The coordinated entry system attempts to match homeless with the best option, Marge said, and to share that data in a single database that can be accessed across the county. 

From Skid Row across the U.S. 

The pilot for the coordinated entry system was developed in Skid Row about a year and a half ago. At about the same time, the Dept. of Housing and Urban Development's (HUD) came out with a requirement that regional homeless services receiving federal aid come together to establish a way to jointly assess homeless needs. 

"In Los Angeles, we took it a step further to say 'we don't just want to have a common assessment process'," Marge said. "We want a unified way to really prioritize and link people to the right housing."

With the help of the Rapid Results Institute, a nonprofit who's mission is to quickly and iteratively develop solutions for NGOs and nonprofits, United Way worked with outreach workers, case managers, health workers, and others to create a new system.

"What was so unique about this project is that it was built from the ground up," said Marge. "The people who know this work the best were designing the system based on their deep knowledge of the people that they work with everyday."

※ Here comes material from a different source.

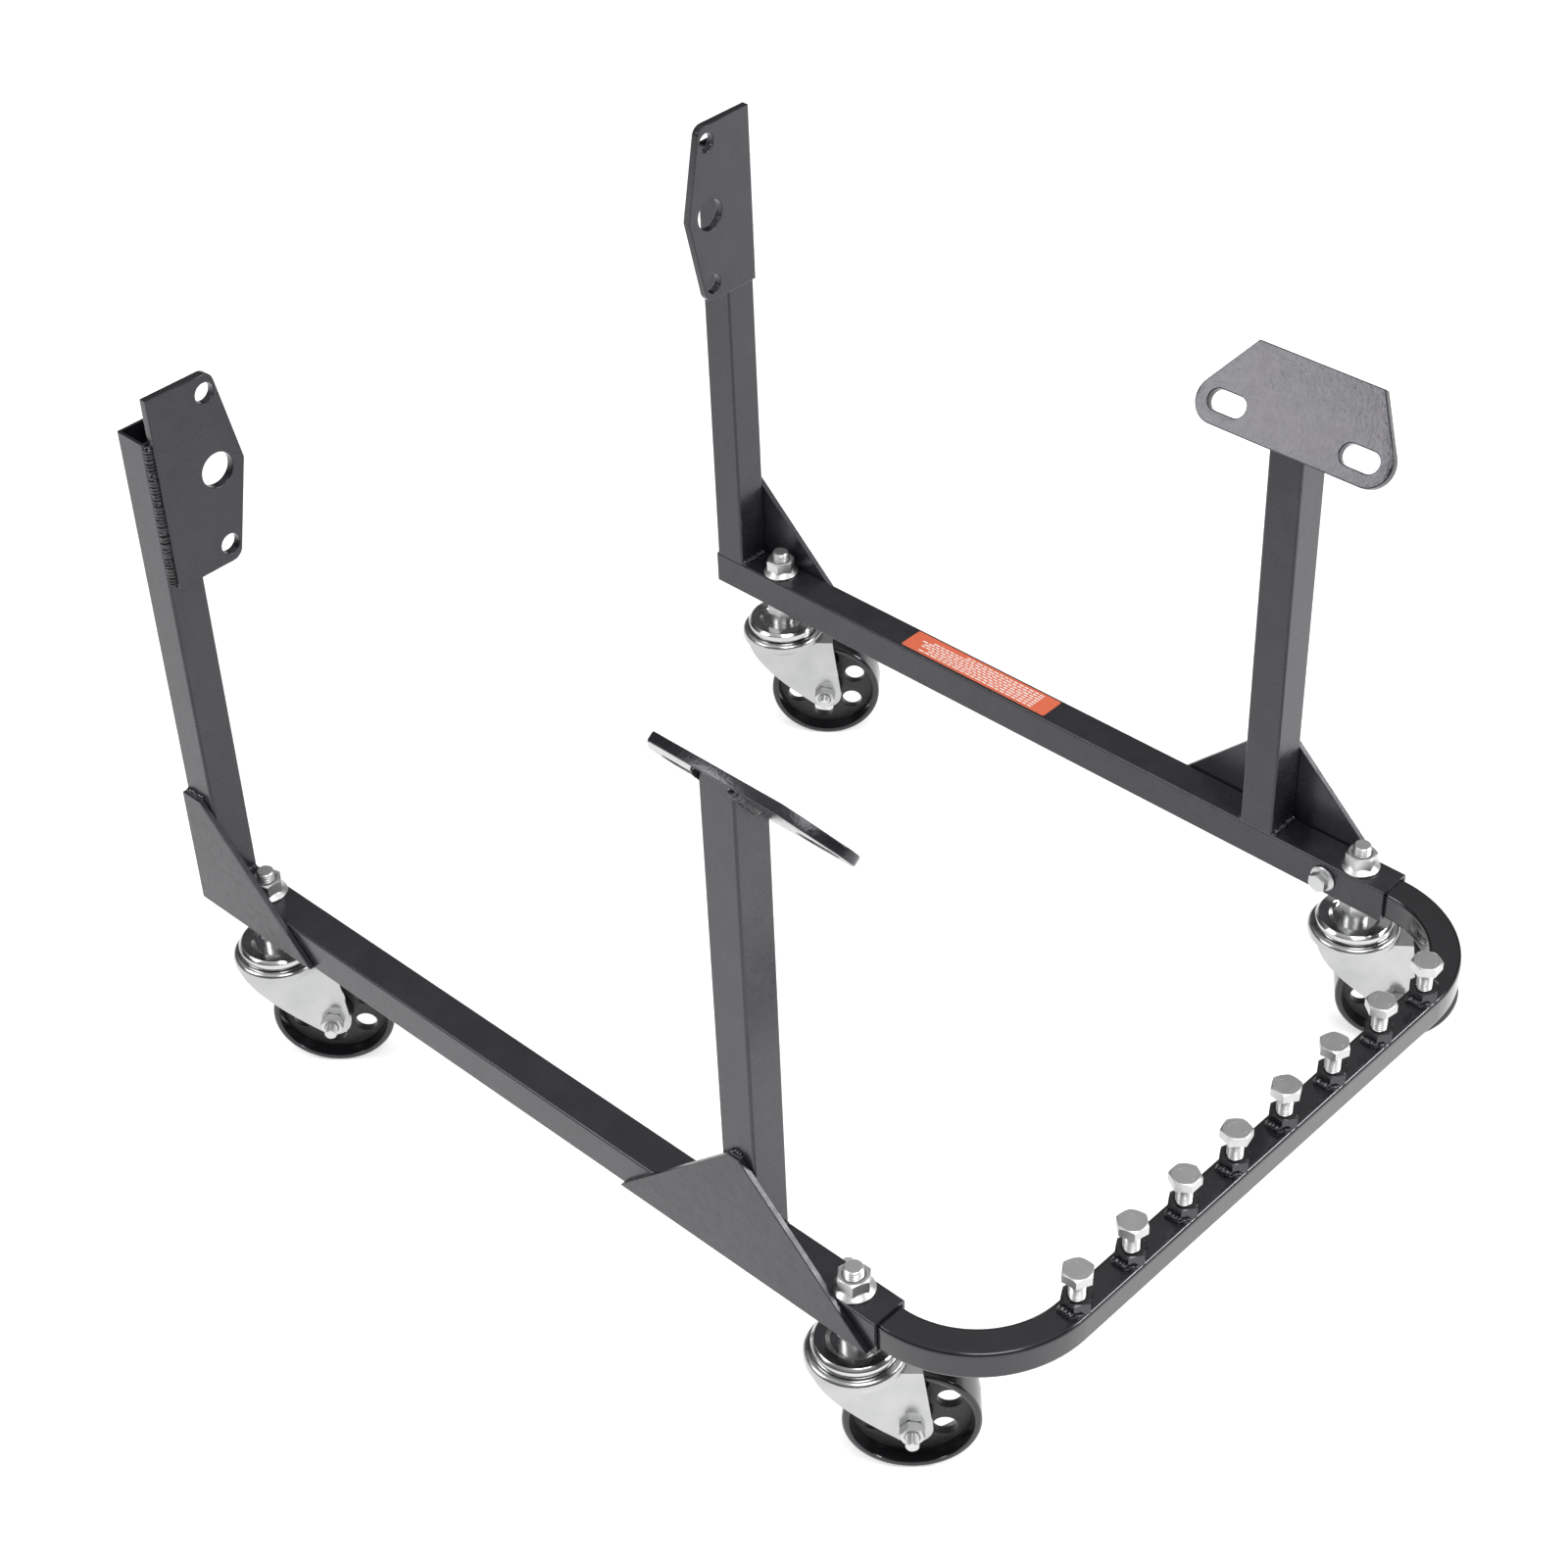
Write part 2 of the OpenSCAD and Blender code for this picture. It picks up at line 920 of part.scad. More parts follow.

The teams spent 100 days building the system, and another 100 testing it. It was then rolled out to pockets of L.A. County in November. The new funding will allow it to spread to the rest of the county. 

Meanwhile, HUD and the Veterans Administration have decided to replicate the approach across 25 U.S. cities, in their effort to end veteran and chronic homelessness.

Needless to say, L.A. will one of those 25.

"We've ironed out a lot of the kinks in the process over the last year and a half," Marge said. "We're part of a collaborative learning community where we're also sharing what we learned — the mistakes we made and how we learned from those over this time period. And we're certainly learning from them as well."